Given request »
Every record must be repeated exactly, with no omission.

Extracted records »
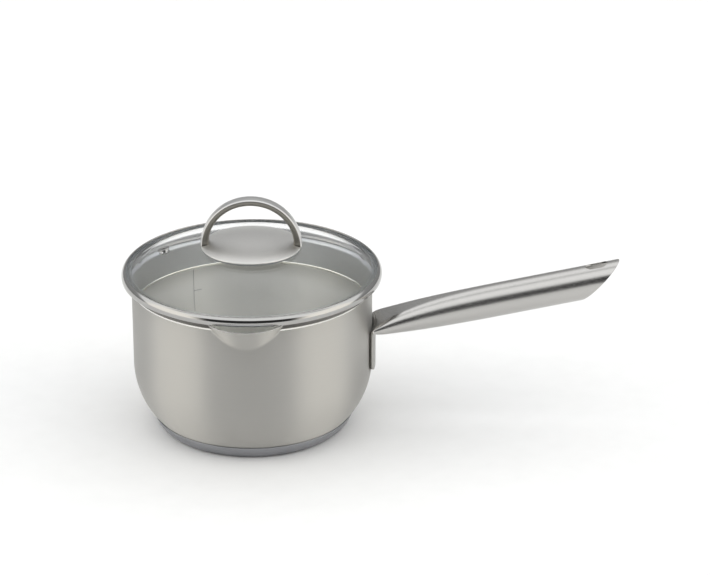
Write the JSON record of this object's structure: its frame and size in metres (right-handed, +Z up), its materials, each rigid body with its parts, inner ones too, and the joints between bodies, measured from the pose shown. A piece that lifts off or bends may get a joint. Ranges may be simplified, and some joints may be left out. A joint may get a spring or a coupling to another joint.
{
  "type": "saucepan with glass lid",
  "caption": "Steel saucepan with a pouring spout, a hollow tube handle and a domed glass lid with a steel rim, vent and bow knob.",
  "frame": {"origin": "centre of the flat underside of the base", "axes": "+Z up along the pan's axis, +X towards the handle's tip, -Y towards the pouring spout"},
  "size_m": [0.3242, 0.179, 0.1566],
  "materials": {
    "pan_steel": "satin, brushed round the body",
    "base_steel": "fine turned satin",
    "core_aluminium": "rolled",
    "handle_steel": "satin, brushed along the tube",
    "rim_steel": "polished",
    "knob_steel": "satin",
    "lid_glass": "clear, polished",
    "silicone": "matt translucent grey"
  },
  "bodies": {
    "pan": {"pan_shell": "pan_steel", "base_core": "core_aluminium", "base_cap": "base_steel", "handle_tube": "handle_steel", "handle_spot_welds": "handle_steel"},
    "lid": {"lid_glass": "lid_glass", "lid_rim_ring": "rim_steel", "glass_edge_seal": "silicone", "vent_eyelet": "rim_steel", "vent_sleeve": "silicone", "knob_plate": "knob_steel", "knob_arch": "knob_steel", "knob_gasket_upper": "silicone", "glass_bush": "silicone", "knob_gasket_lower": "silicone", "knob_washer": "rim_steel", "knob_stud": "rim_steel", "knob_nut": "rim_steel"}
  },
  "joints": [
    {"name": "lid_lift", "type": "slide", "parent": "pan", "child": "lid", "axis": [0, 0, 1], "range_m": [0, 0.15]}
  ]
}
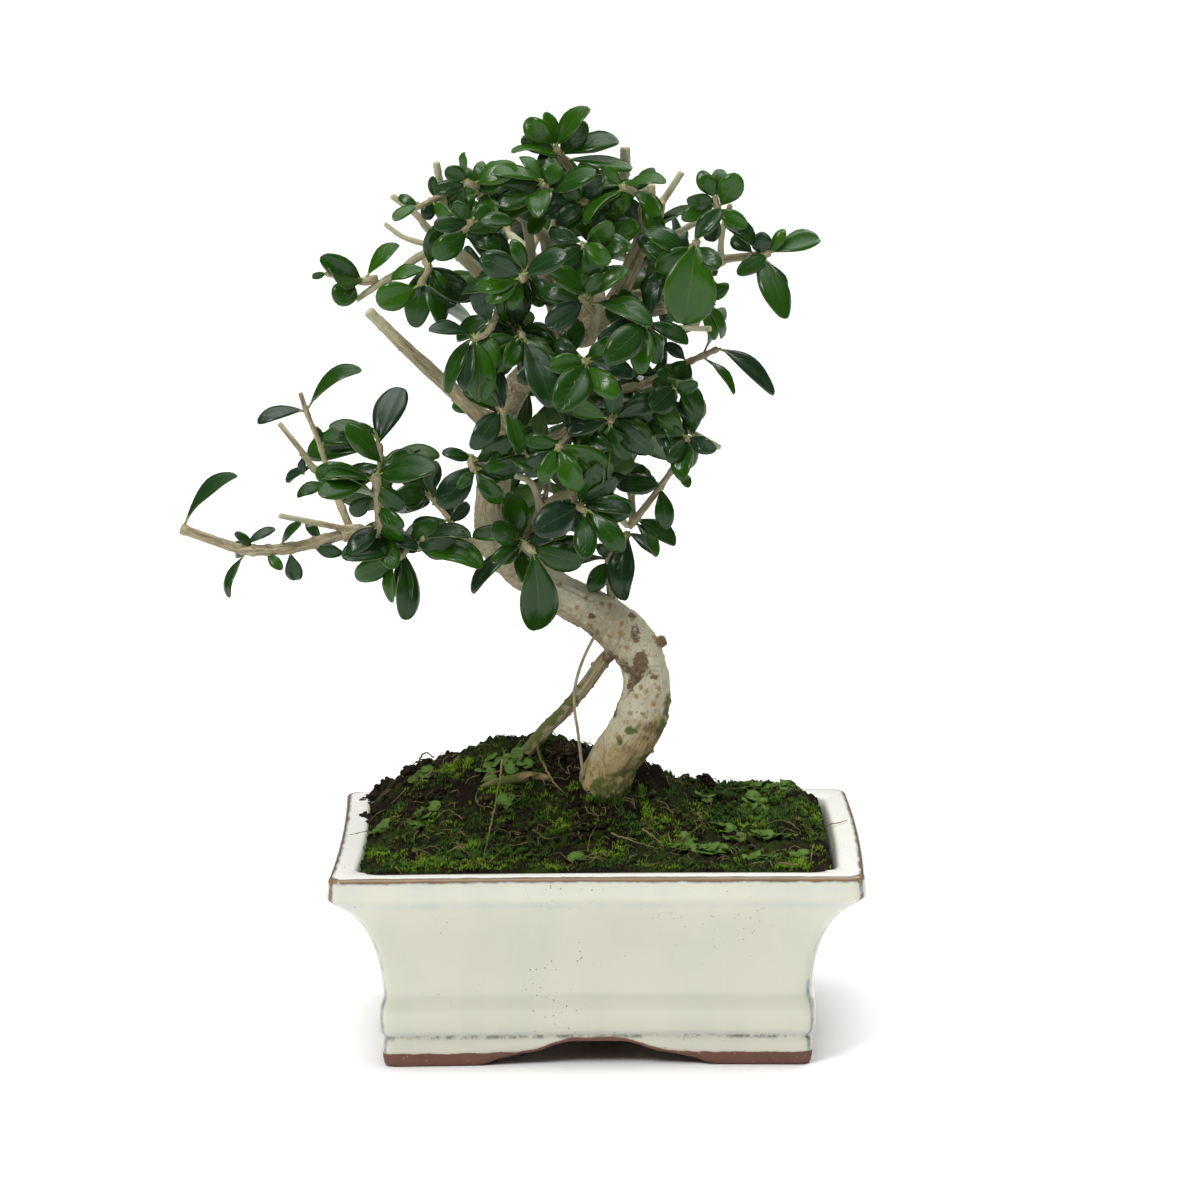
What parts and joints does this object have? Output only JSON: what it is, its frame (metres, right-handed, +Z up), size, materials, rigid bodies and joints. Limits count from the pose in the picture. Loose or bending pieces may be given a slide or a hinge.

Exercise response »
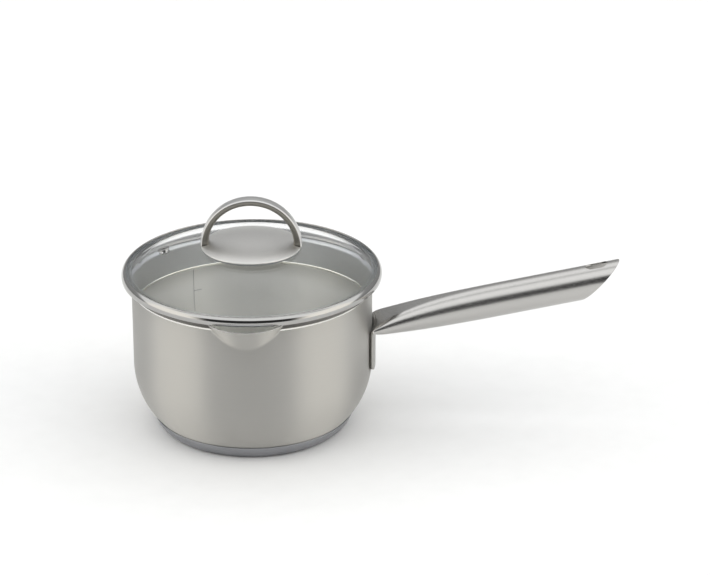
Write the JSON record of this object's structure: its frame and size in metres (right-handed, +Z up), its materials, each rigid body with its parts, inner ones too, and the joints between bodies, measured from the pose shown. A piece that lifts off or bends may get a joint. Ranges may be simplified, and some joints may be left out. A joint may get a spring or a coupling to another joint.
{
  "type": "saucepan with glass lid",
  "caption": "Steel saucepan with a pouring spout, a hollow tube handle and a domed glass lid with a steel rim, vent and bow knob.",
  "frame": {"origin": "centre of the flat underside of the base", "axes": "+Z up along the pan's axis, +X towards the handle's tip, -Y towards the pouring spout"},
  "size_m": [0.3242, 0.179, 0.1566],
  "materials": {
    "pan_steel": "satin, brushed round the body",
    "base_steel": "fine turned satin",
    "core_aluminium": "rolled",
    "handle_steel": "satin, brushed along the tube",
    "rim_steel": "polished",
    "knob_steel": "satin",
    "lid_glass": "clear, polished",
    "silicone": "matt translucent grey"
  },
  "bodies": {
    "pan": {"pan_shell": "pan_steel", "base_core": "core_aluminium", "base_cap": "base_steel", "handle_tube": "handle_steel", "handle_spot_welds": "handle_steel"},
    "lid": {"lid_glass": "lid_glass", "lid_rim_ring": "rim_steel", "glass_edge_seal": "silicone", "vent_eyelet": "rim_steel", "vent_sleeve": "silicone", "knob_plate": "knob_steel", "knob_arch": "knob_steel", "knob_gasket_upper": "silicone", "glass_bush": "silicone", "knob_gasket_lower": "silicone", "knob_washer": "rim_steel", "knob_stud": "rim_steel", "knob_nut": "rim_steel"}
  },
  "joints": [
    {"name": "lid_lift", "type": "slide", "parent": "pan", "child": "lid", "axis": [0, 0, 1], "range_m": [0, 0.15]}
  ]
}
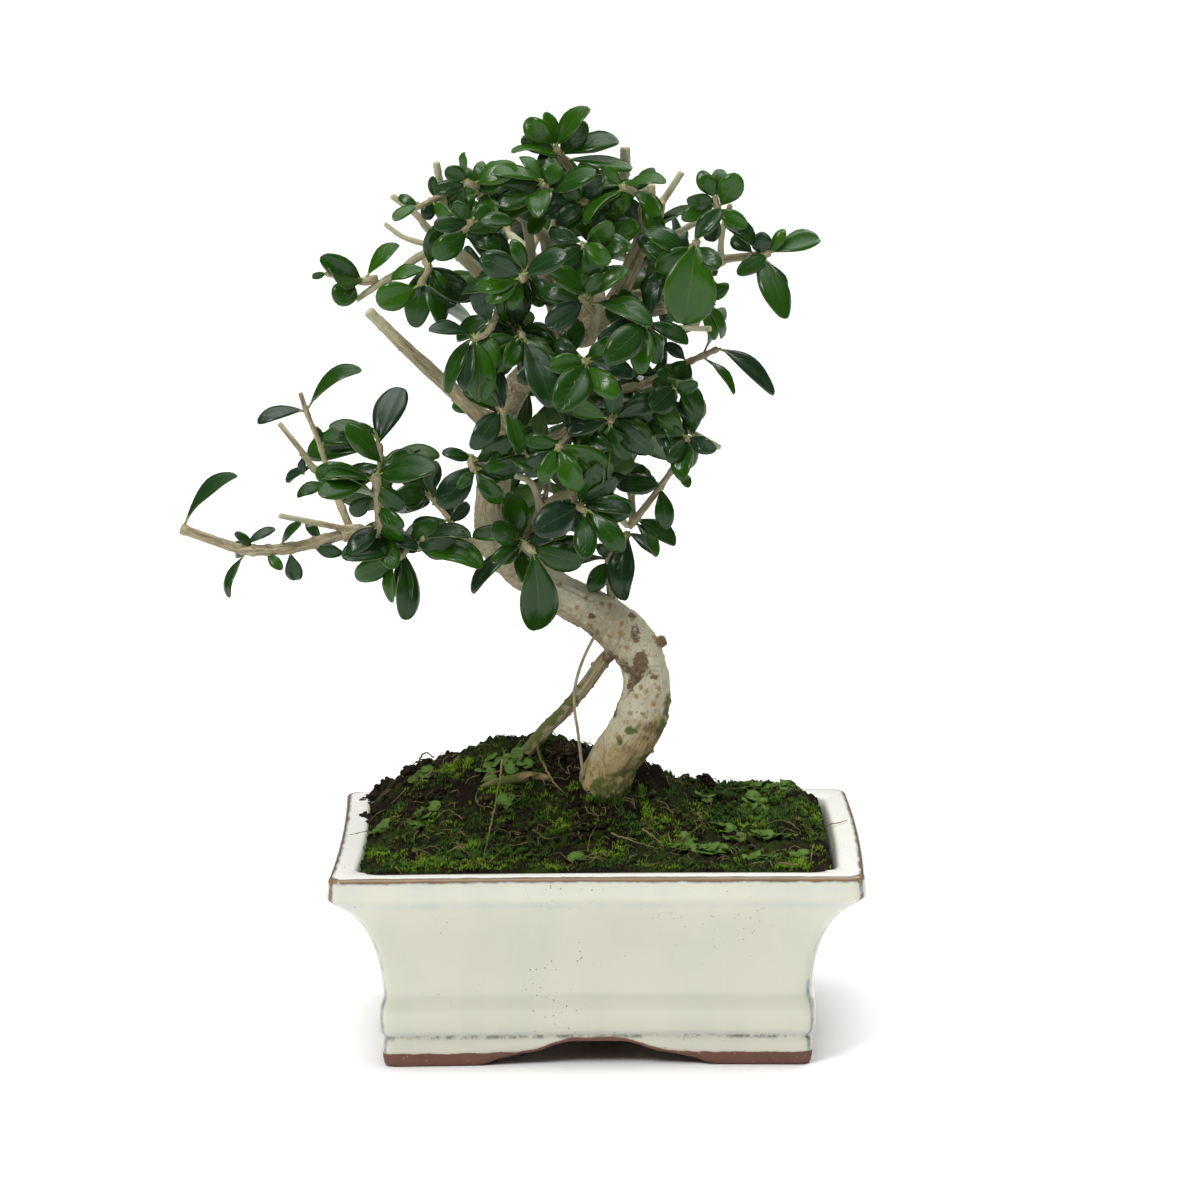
What parts and joints does this object have? Output only JSON: what it is, its frame (metres, right-handed, +Z up), size, materials, rigid bodies and joints. Limits count from the pose in the picture. Loose or bending pieces may be given a slide or a hinge.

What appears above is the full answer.